Selon l’étude de Kunitz et Levy, qui ont étudié les taux d’alcoolisme pendant 25 ans, les programmes de prévention qui incluent la communauté se sont avérés plus efficaces que les programmes de traitement des années 1960, qui se concentraient sur l’individu par le moyen d’internements sporadiques jusqu’à ce que passe la crise d’abstinence. Ces programmes culpabilisaient les victimes et ignoraient les effets de l’abus sur la psychologie de l’alcoolique et de sa famille. À la fin des années 70, on a mis davantage l’accent sur la prévention et l’éducation des groupes identifiés comme problématiques à cause de leur mode de boire, y compris les femmes et les adolescents. Les auteurs ont observé que le comportement des Navajo par rapport à l’alcool s’était amélioré en 1991, probablement grâce à ces nouveaux programmes. Ils citent comme positifs l’augmentation de la participation de la communauté, le stimulus donné par les nouveaux programmes à la préservation de thérapies traditionnelles indigènes et les changements intervenus dans la conceptualisation de l’alcoolisme, considéré maintenant comme un phénomène de comportement et non comme une maladie. Ils ont observé que les programmes de prévention ont également des fonctions latentes, pouvant contribuer à l’amélioration de la situation du groupe, comme de nouveaux emplois, un nouveau sentiment de pouvoir (empowerment), la préservation des savoirs religieux et le sentiment d’identité culturelle. Au Brésil, l’équipe de la Fondation nationale de santé (FUNASA) et de l’Université fédérale du Rio Grande do Sul (UFRGS), qui travaille depuis un certain temps avec les Guarani de cet État, a observé que la discussion en soi paraît avoir engendré des effets positifs, justement en raison de l’inclusion des chefs et des pajés dans la résolution du problème (Ferreira, 2001c).

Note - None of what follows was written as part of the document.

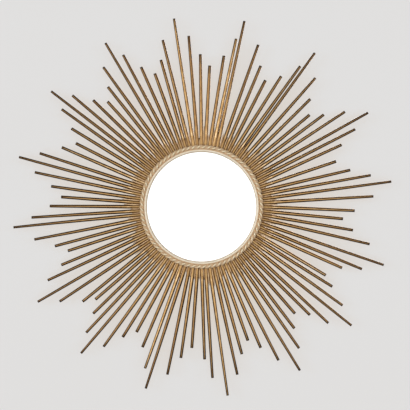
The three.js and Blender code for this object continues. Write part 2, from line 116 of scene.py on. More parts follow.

La prévention de l’abus d’alcool est une question d’éducation et de santé communautaire et doit être basée sur les nécessités de chaque communauté et sa participation à toutes les phases. Ces programmes sont liés aux options et aux alternatives de vie dont le groupe dispose dans sa situation actuelle. C’est pourquoi les actions concevables en vue de la prévention doivent être orientées vers la construction d’une vie saine et d’une identité positive et non se limiter aux activités dirigées directement contre le problème de l’alcoolisme comme maladie. Si l’alcoolisme est le résultat de divers facteurs indirects, les solutions pour sa prévention devront chercher à jouer sur ces facteurs et pourront entraîner des résultats positifs aussi bien directs qu’indirects.